4. В связи с тем, что четырем тысячам народичских детей, а также детям других районов, пораженных радиацией, необходимы обследование, лечение, отдых в „чистой“ зоне, прошу Верховный Совет СССР принять решение о передаче всех лечебно-санаторных учреждений 4-го Управления Минздрава СССР на Украине, в том числе и в первую очередь в Житомире, этим многострадальным детям. (Эти учреждения в то время принадлежали КПСС, и в них бесплатно лечилась ее руководящая верхушка.) <…>
6. Прошу также Верховный Совет СССР ответить на мой депутатский запрос, огласив его в течение работы этой сессии».
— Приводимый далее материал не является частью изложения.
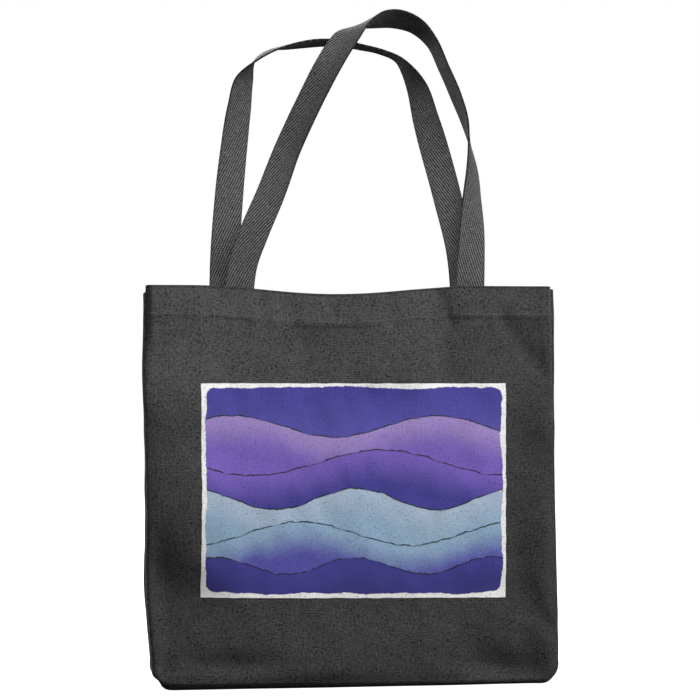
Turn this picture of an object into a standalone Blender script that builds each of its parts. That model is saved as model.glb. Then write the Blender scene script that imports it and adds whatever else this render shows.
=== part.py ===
"""Canvas tote bag with a boxed base and two webbing handles, standing upright.

Units are metres, +Z is up and the printed front faces -Y. The origin is on the
ground under the middle of the bag. Every piece of cloth is one shaped sheet that a
Solidify modifier gives its thickness, and pieces that touch keep a small gap.
"""

import math

import bmesh
import bpy
import numpy as np

MM = 0.001

# Driving dimensions of the bag.
HEIGHT = 370 * MM
PANEL_HALF_WIDTH = 188.5 * MM
BASE_HALF_DEPTH = 30 * MM
MOUTH_HALF_DEPTH = 23 * MM
BELLY = 4 * MM
CORNER_RADIUS = 17 * MM
CANVAS = 1.2 * MM
GAP = 0.3 * MM
RIM_CLEARANCE = 0.7 * MM

# How far the gusset strip stands outside the panels' outline, and how it is rounded.
SIDE_PROUD = 3.5 * MM
SIDE_ROUND = 6 * MM
SEAM_HEIGHT = 9 * MM
BASE_ROUND = 9 * MM

# The soft lean of the body, and the sag of the mouth between the handles.
LEAN = 5.2 * MM
LEAN_POWER = 1.5
LEAN_OFFSET = 2.4 * MM
SAG = 8 * MM
SAG_CENTRE = -14 * MM
SAG_HALF_SPAN = 135 * MM
GUSSET_DIP = 5 * MM

# The hem, the print and the webbing.
HEM_DEPTH = 27 * MM
HEM_END_CLEARANCE = 3.5 * MM
PRINT_WIDTH = 284 * MM
PRINT_HEIGHT = 198 * MM
PRINT_CENTRE_X = -3 * MM
PRINT_BASE_Z = 83 * MM
PRINT_FILM = 0.3 * MM
STRAP_WIDTH = 27 * MM
STRAP_THICKNESS = 1.8 * MM

# Mesh fineness.
PANEL_COLUMNS = 19
PANEL_ROWS = 13
CORNER_STEPS = 4
BASE_COLUMNS = 9
SIDE_ROWS = 10
ROUND_STEPS = 3
FLAT_STEPS = 3
HEM_ROWS = 2
PRINT_COLUMNS = 10
PRINT_ROWS = 7
STRAP_STEPS = 64
STRAP_COLUMNS = 2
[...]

Несмотря на Закон о статусе народного депутата СССР, согласно которому запросы депутатов должны оглашаться, это сделано не было. Его просто передали в Совет министров СССР Николаю Ивановичу Рыжкову. Через две недели Николай Иванович сделал по нему такое распоряжение: «Тов. Марьину В. В. Прошу Вас переговорить с депутатом т. Ярошинской и рассмотреть поставленные в ее письме вопросы при подготовке соответствующих предложений». Вот и весь ответ. В этом факте – отношение наших властей предержащих к пострадавшим от взрыва в Чернобыле. Мы и так надоели им своими письмами, просьбами, мольбами, обращениями, а тут еще и депутатский запрос. Не слишком ли? Когда я получила этот, с позволения сказать, «ответ» от главы нашего правительства, видимо, по аналогии вспомнилась та самая заказная статья журналиста Владимира Базельчука в газете «Радянська Житомирщина», в которой он упрекал переселенцев, что им, дескать, новые дома построили, а они еще и жаловаться вздумали. Что там, внизу, что здесь, наверху, логика оказалась одинакова. На этом и держалась столько лет вся тоталитарная система.
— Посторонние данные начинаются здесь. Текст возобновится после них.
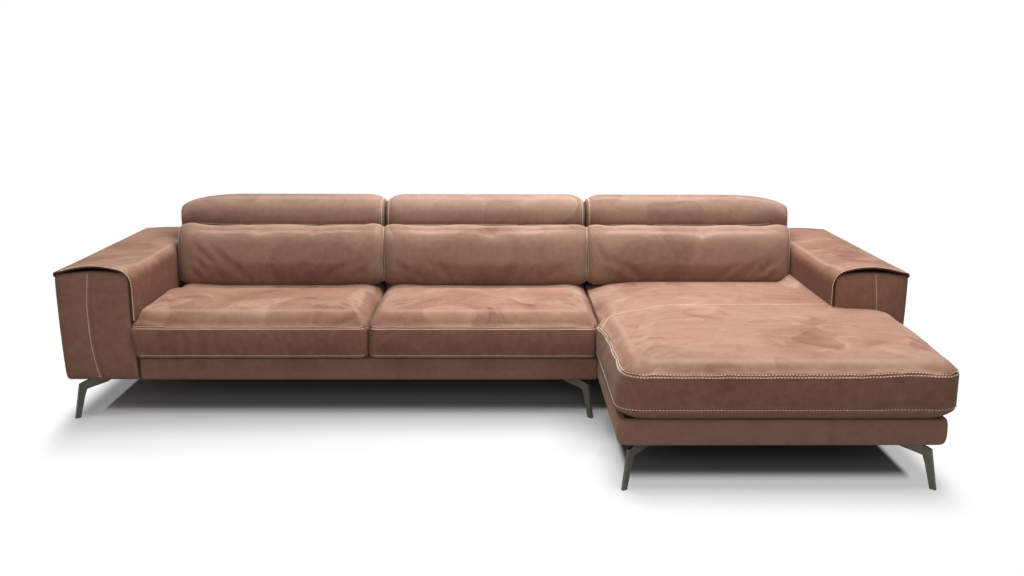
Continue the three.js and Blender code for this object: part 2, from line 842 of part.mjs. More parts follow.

И все же я пошла в Бюро по топливно-энергетическим ресурсам при Совете министров СССР к зампредседателя В. В. Марьину, члену Правительственной комиссии по ликвидации последствий аварии на ЧАЭС. Он пригласил на беседу также заведующего отделом Бюро В. Я. Возняка и старшего специалиста Ю. В. Дехтярева.
Владимир Владимирович Марьин рассказал, что решение о том, где именно строить дома для переселенцев, в 1986 году принимали исключительно местные власти, что отселение жителей двенадцати сел планируется провести в 1990–1993 годах. Собеседники горячо убеждали меня, что никаких запретов и засекречиваний данных о последствиях этой трагедии… не было (!). Они серьезно говорили о том, что любой крестьянин мог получить в своем сельсовете любую информацию.
Это была бессовестная ложь высокого должностного лица. Когда же я ссылалась на запретительные распоряжения (в том числе и Правительственной комиссии, членом которой являлся также В. В. Марьин), он отвечал, что они утратили силу (!). По меньшей мере странно, что я, журналист, сначала по крупицам собирала засекреченную информацию, потом почти три года не могла нигде опубликовать статью о ситуации в Народичском районе, а вот ведь, оказывается, каждый колхозник запросто мог получить любые интересующие его сведения. Лгал товарищ Марьин, лгал – решение об упразднении запретительных постановлений (и то далеко не всех) было принято, как я уже упоминала, буквально за день до открытия I депутатского съезда горбачевского призыва. И сделано это было исключительно из страха перед гласностью, которую неизбежно несли с собой новые депутаты.
Беседы в недрах Совмина СССР оставили тяжкое, гнетущее впечатление. Я поняла, что хрупким попыткам огласки информации о последствиях аварии, которые появились после съезда народных депутатов, еще долго будут перекрывать кислород. Ведь ни заключения врачей, ни официальные документы, которые я показывала, там никого не интересовали. У них были свои заключения и свои документы – «удобные». («У вас – свои документы, – говорили они, – у нас – свои».) Мои собеседники зомбировали меня фразой, что здоровью людей ничто не угрожает.
Выходит, именно потому, что не угрожает, и было принято наконец правительственное решение о немедленном выселении двенадцати сел Народичского района. Немедленном! И это – спустя три года после аварии.
25 сентября 1989 года я сделала третий запрос в Правительство СССР – о радиационной ситуации в Житомирской области в целом, о том, сколько предполагается эвакуировать людей, кроме экстренного выселения двенадцати сел, а также просила выделить дополнительные продукты «чистого» питания в пораженные зоны. На два первых вопроса я получила ответ от… председателя Житомирского облисполкома В. М. Ямчинского. По поручению правительства он отвечал мне. До большего цинизма додуматься трудно.